I will be following the same outlines whilst bringing out our experience now to its contemporary domains. I will be reflecting on the footage we have seen and will introduce a contemporary artist’s , Ursula Biemann, recent video work X-Mission.

Beginnings:
What does it mean to archive? How do we relate to the production of knowledge while we are researching on an unfamiliar past? How do we relate footage from a familiar recent past? How does knowing and not knowing condition power of the gazed?
When we evaluate the daily media footage today how do we reproduce the notion of documentary and fiction? What are the conditions of the contemporary society’s relation to image and visual domain?

Styles:
How does the framing effect the production of reality? How is it possible to see the grand scale of interrelation of things?

Screening:
Introduction of the film and Ursula Biemann
X-Mission, Ursula Biemann

Materiality
What is the objecthood of film besides its material nature of chemicals interacting under the light?
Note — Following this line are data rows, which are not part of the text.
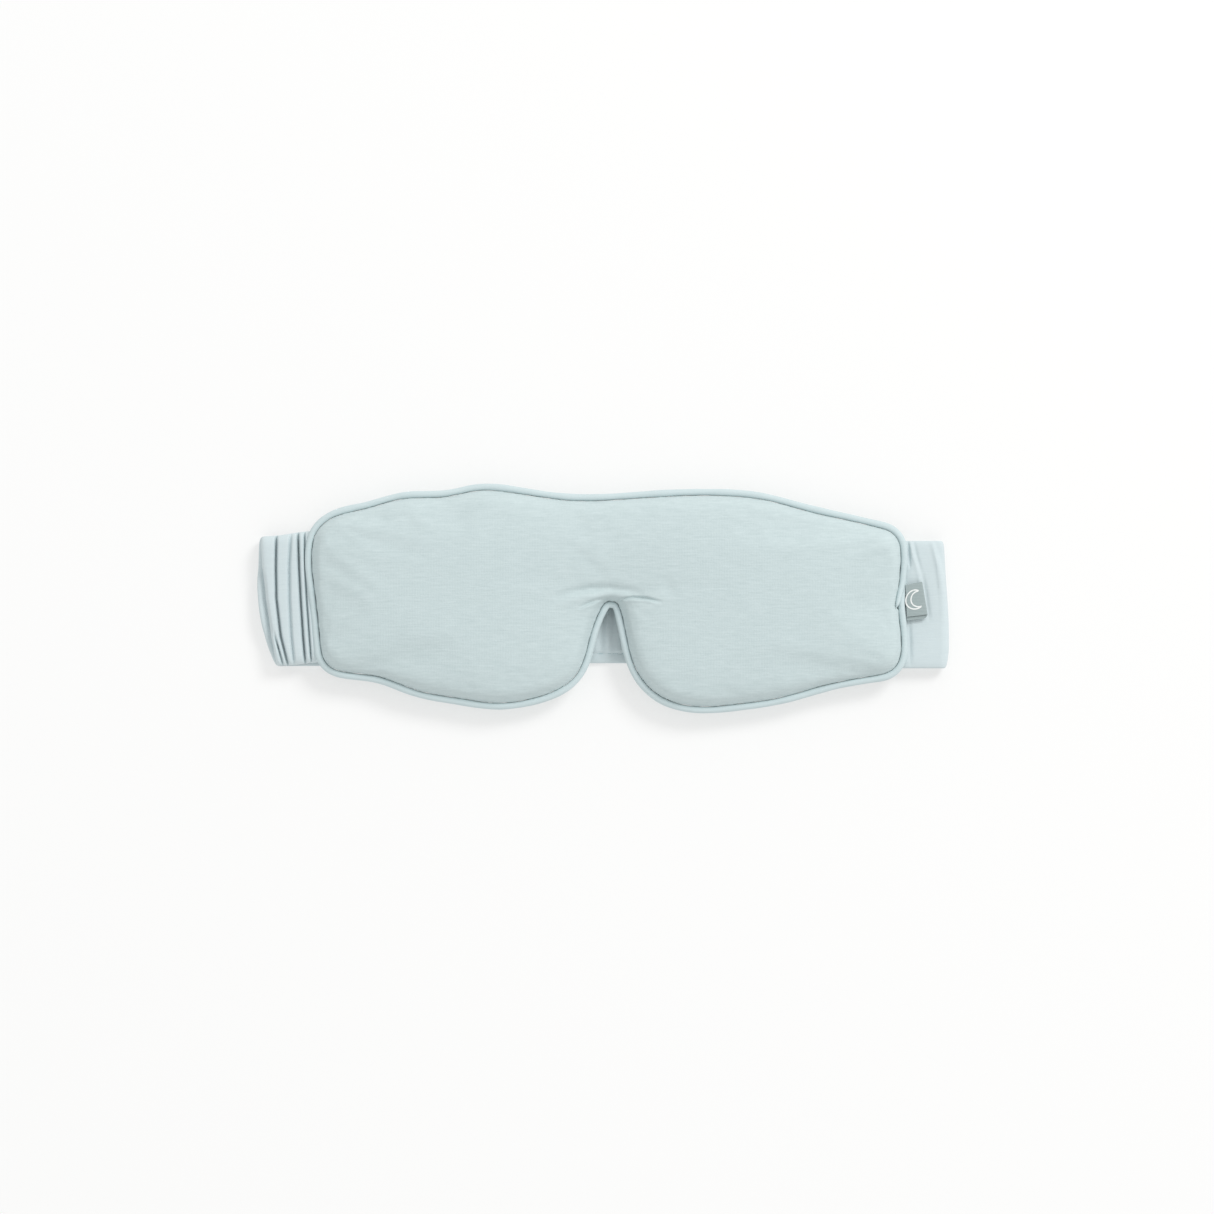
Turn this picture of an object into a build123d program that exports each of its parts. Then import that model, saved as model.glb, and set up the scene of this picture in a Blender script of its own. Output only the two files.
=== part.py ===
from build123d import *
import math
import os

# A padded sleep mask, lying face up with its strap folded under it.
# X runs along the mask, Y from the nose notch up to the brow, Z out of the front face.
# The origin is on the table, under the middle of the folded mask.

os.makedirs("parts", exist_ok=True)

# ---------------------------------------------------------------- driving sizes, mm
seam_length = 222.0  # pad, from end seam to end seam
seam_height = 80.9  # pad, from lowest to highest point of the seam
pad_shift = 1.0  # middle of the pad from the middle of the folded mask, along X
pad_shift_y = -0.2
front_rise = 8.2  # how far the front face domes above the seam
back_rise = 5.2  # how far the back face domes below the seam

strap_width = 48.0
strap_thickness = 2.6
strap_middle_y = -1.5
turn_reach = 15.8  # from the end of the pad to the middle of the turn of the strap
left_bend_share = 0.5205  # where the strap may bend up on the left, as a share of its reach
right_bend_share = 0.4177  # and on the right
seam_gap = 0.1  # from the strap's rolled end to the widest part of the pad

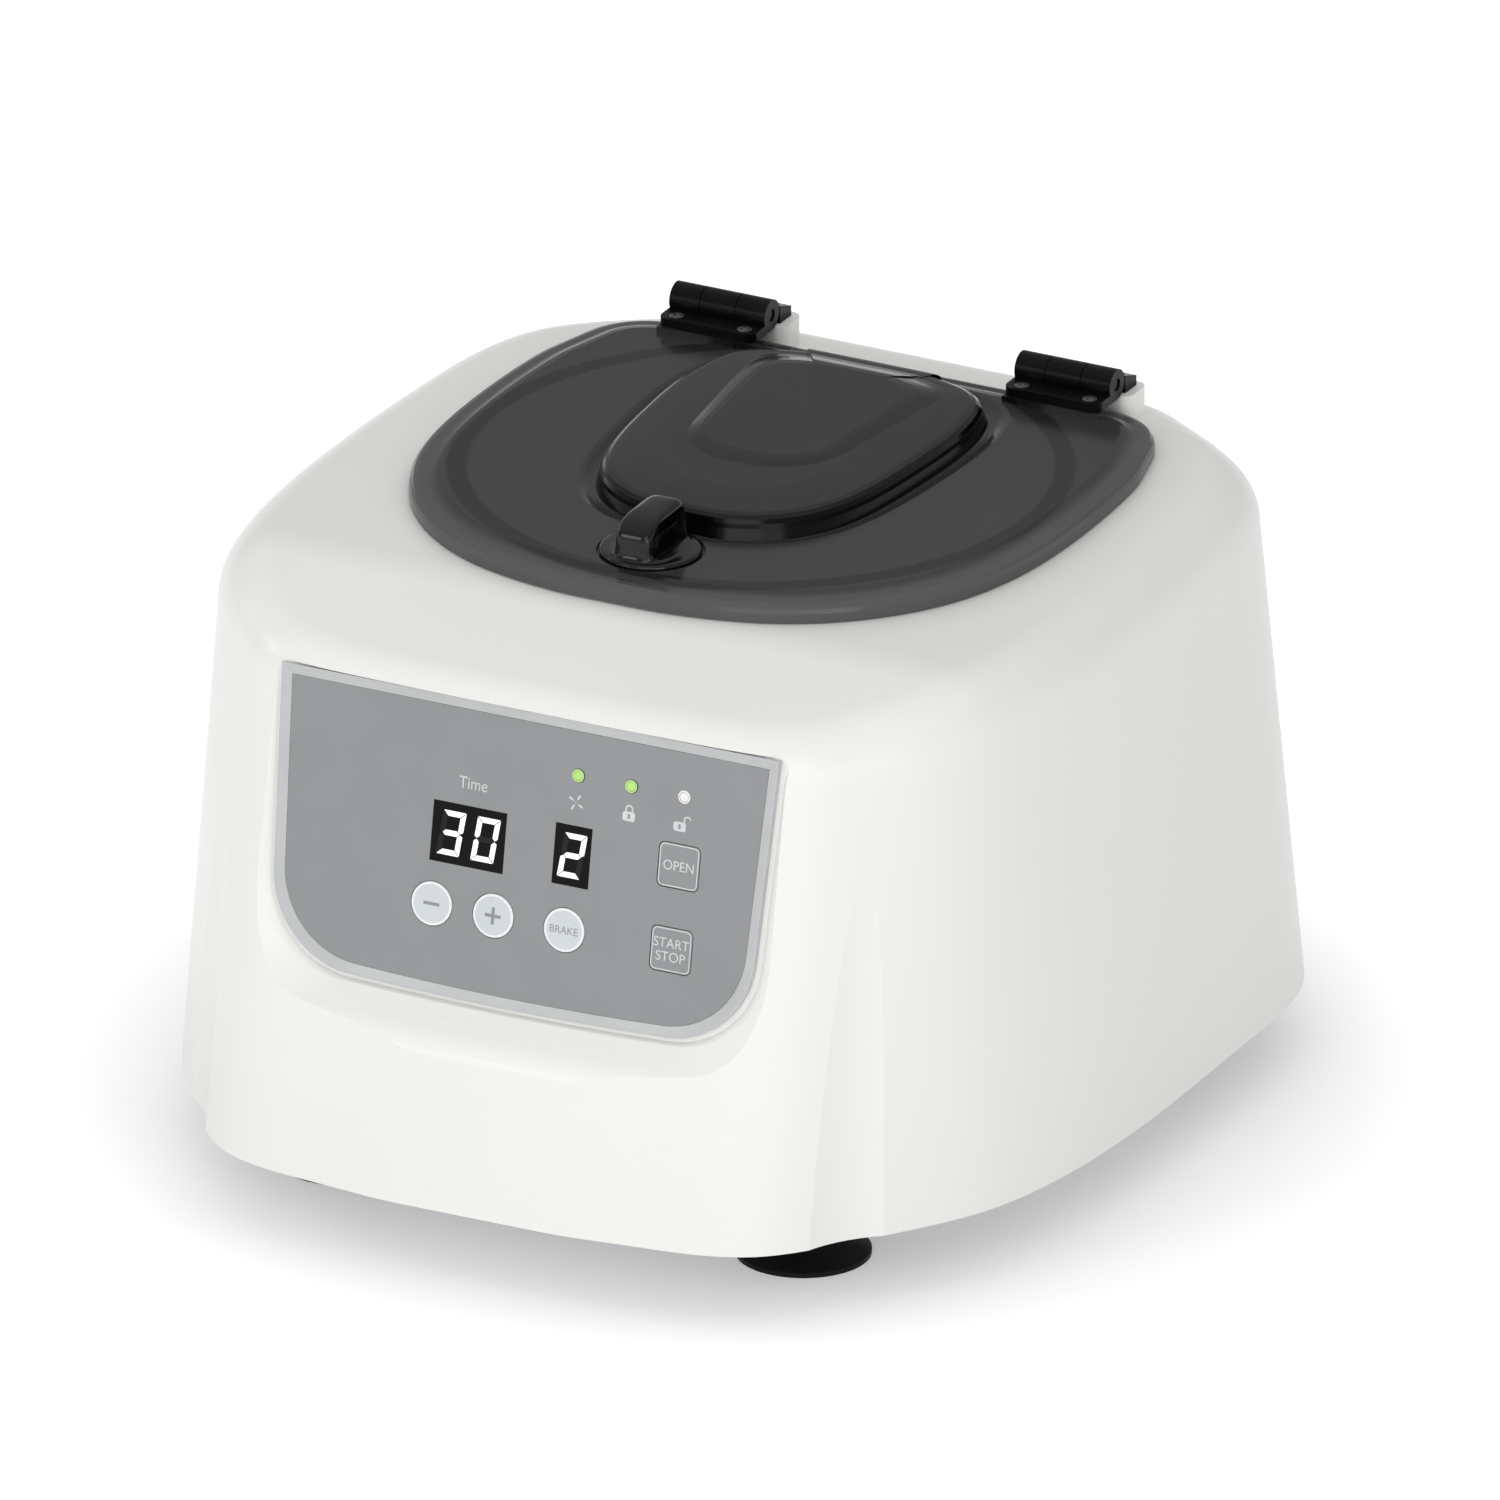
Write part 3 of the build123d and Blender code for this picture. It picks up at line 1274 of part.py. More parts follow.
with BuildPart() as motor_end_cap:
    with BuildSketch(Plane.XY.offset(motor_base_z)):
        with Locations((0, rotor_y)):
            Circle(motor_radius - can_wall)
    extrude(amount=cap_thick)
    with BuildSketch(Plane.XY.offset(motor_base_z + cap_thick)):
        with Locations((0, rotor_y)):
            Circle(bearing_radius + 4)
            Circle(bearing_radius, mode=Mode.SUBTRACT)
    extrude(amount=bearing_height)
    with BuildSketch(Plane.XY.offset(motor_base_z)):
        with Locations((0, rotor_y)):
            Circle(spindle_radius + 1)
    extrude(amount=cap_thick, mode=Mode.SUBTRACT)
save(motor_end_cap, "motor_end_cap")

with BuildPart() as motor_bearings:
    for z in (motor_base_z + cap_thick, can_top - 1 - bearing_height):
        with BuildSketch(Plane.XY.offset(z)):
            with Locations((0, rotor_y)):
                Circle(bearing_radius)
                Circle(spindle_radius + run_fit / 2, mode=Mode.SUBTRACT)
        extrude(amount=bearing_height)
save(motor_bearings, "motor_bearings")

stator_bottom = motor_base_z + cap_thick + bearing_height + 3
stator_top = can_top - 14
with BuildPart() as motor_stator:
    with BuildSketch(Plane.XY.offset(stator_bottom)):
        with Locations((0, rotor_y)):
            Circle(motor_radius - can_wall)
            Circle(27, mode=Mode.SUBTRACT)
            with PolarLocations(27, 12):
                Rectangle(12, 1.6, mode=Mode.SUBTRACT)
    extrude(amount=stator_top - stator_bottom)
save(motor_stator, "motor_stator")

with BuildPart() as motor_armature:
    with BuildSketch(Plane.XY.offset(stator_bottom + 2)):
        with Locations((0, rotor_y)):
            Circle(26)
            Circle(spindle_radius, mode=Mode.SUBTRACT)
    extrude(amount=stator_top - stator_bottom - 4)
save(motor_armature, "motor_armature")

# ---------------------------------------------------------------- power entry
with BuildPart() as power_board:
    with BuildSketch(Plane.XY.offset(power_board_z)):
        with Locations(power_board_middle):
            RectangleRounded(*power_board_size, 2)
    extrude(amount=board_thick)
    with BuildSketch(Plane.XY.offset(power_board_z + board_thick)):
        with Locations((power_board_middle[0] - 24, power_board_middle[1])):
            Rectangle(22, 18)
        with Locations((power_board_middle[0] + 4, power_board_middle[1] + 4)):
            Circle(8)
        with Locations((power_board_middle[0] + 27, power_board_middle[1] - 2)):
            Rectangle(16, 14)
    extrude(amount=14)
save(power_board, "power_board")

rear = Plane(origin=(0, rear_panel_y, rear_panel[2]), x_dir=(1, 0, 0), z_dir=(0, -1, 0))
inlet_flange = (31.0, 24.5)
inlet_body = (27.0, 19.5)
inlet_deep = 25.0
socket = (24.0, 16.5)
lip = 2.5
pin_places = [(inlet_x - 7, -2), (inlet_x, 2), (inlet_x + 7, -2)]
pin_size = (2.0, 4.0)


with BuildPart() as power_inlet:
    with BuildSketch(rear):
        with Locations((inlet_x, 0)):
            RectangleRounded(*inlet_flange, 3)
    extrude(amount=-lip)
    with BuildSketch(rear):
        with Locations((inlet_x, 0)):
            Rectangle(*inlet_body)
    extrude(amount=inlet_deep)
    with BuildSketch(rear.offset(-lip)) as mouth:
        with Locations((inlet_x, 0)):
            Rectangle(*socket)
        chamfer(mouth.vertices().group_by(Axis.Y)[-1], 4)
    extrude(amount=lip + inlet_deep - 4, mode=Mode.SUBTRACT)
    with BuildSketch(rear):
        with Locations(*pin_places):
            Rectangle(*pin_size)
    extrude(amount=inlet_deep, mode=Mode.SUBTRACT)
save(power_inlet, "power_inlet")

with BuildPart() as inlet_pins:
    with BuildSketch(rear.offset(inlet_deep + 6)):
        with Locations(*pin_places):
            Rectangle(*pin_size)
    extrude(amount=-inlet_deep - 2)
save(inlet_pins, "inlet_pins")

frame_hole = (16.9, 10.9)
rocker_half = 7.4
rocker_tilt = 9.0
rocker_y = rear_panel_y - 2.5
trunnion_radius = 1.2
frame_lip = 1.8
with BuildPart() as power_switch_frame:
    with BuildSketch(rear):
        with Locations((switch_x, 0)):
            RectangleRounded(21.5, 15.2, 1)
    extrude(amount=-frame_lip)
    with BuildSketch(rear):
        with Locations((switch_x, 0)):
            Rectangle(19, 12.8)
    extrude(amount=14)
    with BuildSketch(rear.offset(-frame_lip)):
        with Locations((switch_x, 0)):
            Rectangle(*frame_hole)
    extrude(amount=frame_lip + 11.5, mode=Mode.SUBTRACT)
    with BuildSketch(Plane.XY.offset(rear_panel[2] - 6.1)):
        with Locations((switch_x, rocker_y)):
            Circle(trunnion_radius + run_fit)
    extrude(amount=12.2, mode=Mode.SUBTRACT)
save(power_switch_frame, "power_switch_frame")

rocker_lean = math.radians(rocker_tilt)
rocker_plane = Plane(
    origin=(switch_x, rocker_y, rear_panel[2] - frame_hole[1] / 2 + gap),
    x_dir=(math.cos(rocker_lean), math.sin(rocker_lean), 0),
    z_dir=(0, 0, 1),
)
with BuildPart() as power_rocker:
    with BuildSketch(rocker_plane):
        with BuildLine():
            face = 3.2 + rocker_half * math.tan(rocker_lean)
            Polyline(
                (-rocker_half, face), (0, 3.2), (rocker_half, face), (6.8, -1.5), (-6.8, -1.5),
                close=True,
            )
        make_face()
    extrude(amount=frame_hole[1] - 2 * gap)
    with BuildSketch(Plane.XY.offset(rear_panel[2] - 6.0)):
        with Locations((switch_x, rocker_y)):
            Circle(trunnion_radius)
    extrude(amount=12)
save(power_rocker, "power_rocker")

with BuildPart() as fuse_holder:
    with BuildSketch(rear):
        with Locations((fuse_x, 0)):
            Circle(fuse_radius - 0.2)
    extrude(amount=18)
    with BuildSketch(rear):
        with Locations((fuse_x, 0)):
            Circle(7.8)
    extrude(amount=-2)
    with BuildSketch(rear.offset(-2)):
        with Locations((fuse_x, 0)):
            Circle(5.8)
            Rectangle(8, 1.2, mode=Mode.SUBTRACT)
    extrude(amount=-2.6)
save(fuse_holder, "fuse_holder")
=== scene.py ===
import math

import bmesh
import bpy
from mathutils import Matrix, Vector


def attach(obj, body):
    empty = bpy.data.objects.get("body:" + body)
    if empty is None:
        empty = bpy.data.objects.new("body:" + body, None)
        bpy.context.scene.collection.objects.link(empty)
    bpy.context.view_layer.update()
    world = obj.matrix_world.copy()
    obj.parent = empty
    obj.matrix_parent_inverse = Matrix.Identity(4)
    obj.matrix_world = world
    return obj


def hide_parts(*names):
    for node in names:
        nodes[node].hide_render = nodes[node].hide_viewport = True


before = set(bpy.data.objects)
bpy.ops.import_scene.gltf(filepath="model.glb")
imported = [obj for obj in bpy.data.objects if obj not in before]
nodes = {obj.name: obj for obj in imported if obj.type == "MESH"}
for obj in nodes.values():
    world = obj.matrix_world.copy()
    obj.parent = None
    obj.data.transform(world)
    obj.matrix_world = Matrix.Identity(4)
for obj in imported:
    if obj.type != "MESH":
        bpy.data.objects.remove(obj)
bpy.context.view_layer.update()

# Housing: one white ABS moulding with drafted walls, rounded shoulders and a sunk bay for the
# keypad. It comes from a polished tool, so its gloss carries only a faint orange peel. The guard
# ring under the deck and the plate behind the power entry are moulded in the same white.


def remap(web, source, low, high, at_low, at_high):
    """A value carried from one range to another, and held at its ends."""
    step = web.nodes.new("ShaderNodeMapRange")
    for socket, value in (("From Min", low), ("From Max", high),
                          ("To Min", at_low), ("To Max", at_high)):
        step.inputs[socket].default_value = value
    web.links.new(source, step.inputs["Value"])
    return step


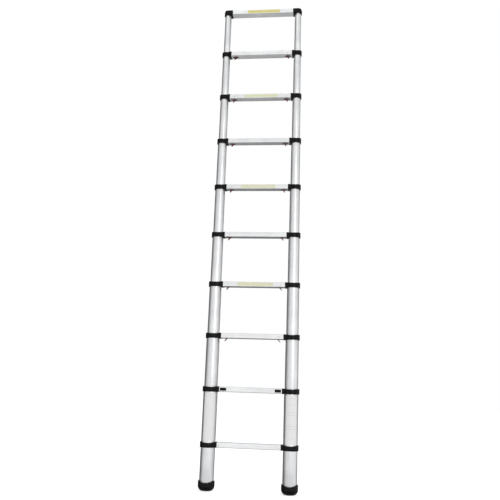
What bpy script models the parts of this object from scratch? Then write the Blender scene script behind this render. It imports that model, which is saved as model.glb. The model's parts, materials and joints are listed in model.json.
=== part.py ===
"""Telescoping ladder, fully extended: ten rungs on two stiles of nine nested round tubes.

Metres, +Z up. The feet stand on z = 0, the stiles are on the X axis, and the front, where the release
buttons are, faces -Y. Rung 1 is the lowest. The base tubes carry rungs 1 and 2; each tube above slides
down into the one below it, so rungs 3 to 10 ride on their own tubes. Every stile tube is one piece with
the plastic collars bonded to it.
"""

import math

import bmesh
import bpy
from mathutils import Matrix

RUNG_COUNT = 10
FIRST_SLIDING_RUNG = 3
RUNG_SPACING = 0.290
FIRST_RUNG_HEIGHT = 0.234
STILE_SPACING = 0.440

BASE_DIAMETER = 0.077
DIAMETER_STEP = 0.0048
TUBE_WALL = 0.0015
TUBE_OVERLAP = 0.062
BUSH_HEIGHT = 0.012

RUNG_HEIGHT = 0.028
RUNG_DEPTH = 0.045
RUNG_WALL = 0.002
RUNG_CORNER = 0.003

COLLAR_HEIGHT = 0.030
COLLAR_WALL = 0.0055
COLLAR_CHAMFER = 0.0015
SOCKET_LENGTH = 0.006
SOCKET_WALL = 0.0028

CAP_ROUNDING = 0.014

FOOT_HEIGHT = 0.052
FOOT_WALL = 0.0055
FOOT_FLOOR = 0.016
FOOT_ROUNDING = 0.026
FOOT_SCOOP = 0.009

PIN_RADIUS = 0.0035
PIN_BORE_CLEARANCE = 0.0004

TRIGGER_TO_COLLAR = 0.039
TRIGGER_DROP = -0.008
TRIGGER_LENGTH = 0.029
TRIGGER_THICKNESS = 0.004
TRIGGER_WIDTH = 0.012
TRIGGER_HUB_RADIUS = 0.0032
CRANK_LENGTH = 0.0085
TRIGGER_ANGLE = math.radians(45.0)
CRANK_ANGLE = math.radians(22.5)
CRANK_TO_PIN = 0.003

BUTTON_LENGTH = 0.034
BUTTON_HEIGHT = 0.016
BUTTON_THICKNESS = 0.005
BUTTON_TO_COLLAR = 0.004
BUTTON_TRAVEL = 0.008
BUTTON_NECK_LENGTH = 0.012
BUTTON_NECK_HEIGHT = 0.006

GAP = 0.0003
PAST = 0.002
SEGMENTS = 24
SMALL_SEGMENTS = 10

SIDES = (("left", -1.0), ("right", 1.0))


def rung_height(rung):
    """Height of a rung's centre line."""
    return FIRST_RUNG_HEIGHT + (rung - 1) * RUNG_SPACING


def tube_radius(rung):
    """Outer radius of the stile tube whose top collar holds this rung."""
    steps = max(0, rung - FIRST_SLIDING_RUNG + 1)
    return (BASE_DIAMETER - steps * DIAMETER_STEP) / 2


def collar_edge(rung):
    """Distance from the ladder's middle plane to the inboard face of a rung's collars."""
    return STILE_SPACING / 2 - tube_radius(rung) - COLLAR_WALL - SOCKET_LENGTH


def rung_end(rung):
    """Distance from the ladder's middle plane to the end of a rung, inside its socket."""
    return collar_edge(rung) + SOCKET_LENGTH - GAP


def clear_scene():
    for obj in list(bpy.data.objects):
        bpy.data.objects.remove(obj, do_unlink=True)
    for collection in list(bpy.data.collections):
        bpy.data.collections.remove(collection)


def new_collection(name):
    collection = bpy.data.collections.new(name)
    bpy.context.scene.collection.children.link(collection)
    return collection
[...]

What does image as object mean? Can we capture the shift from the age of mechanical production to era of digital production on the course of the transformation of material into non-material?

Immateriality
Does digitalisation of image bring us immateriality in the way in which the source and the cause of existence of film is no longer a body whilst its remnants resonate content and claim relation? How do we produce the relation to digitalised archives? What would be the course of representation?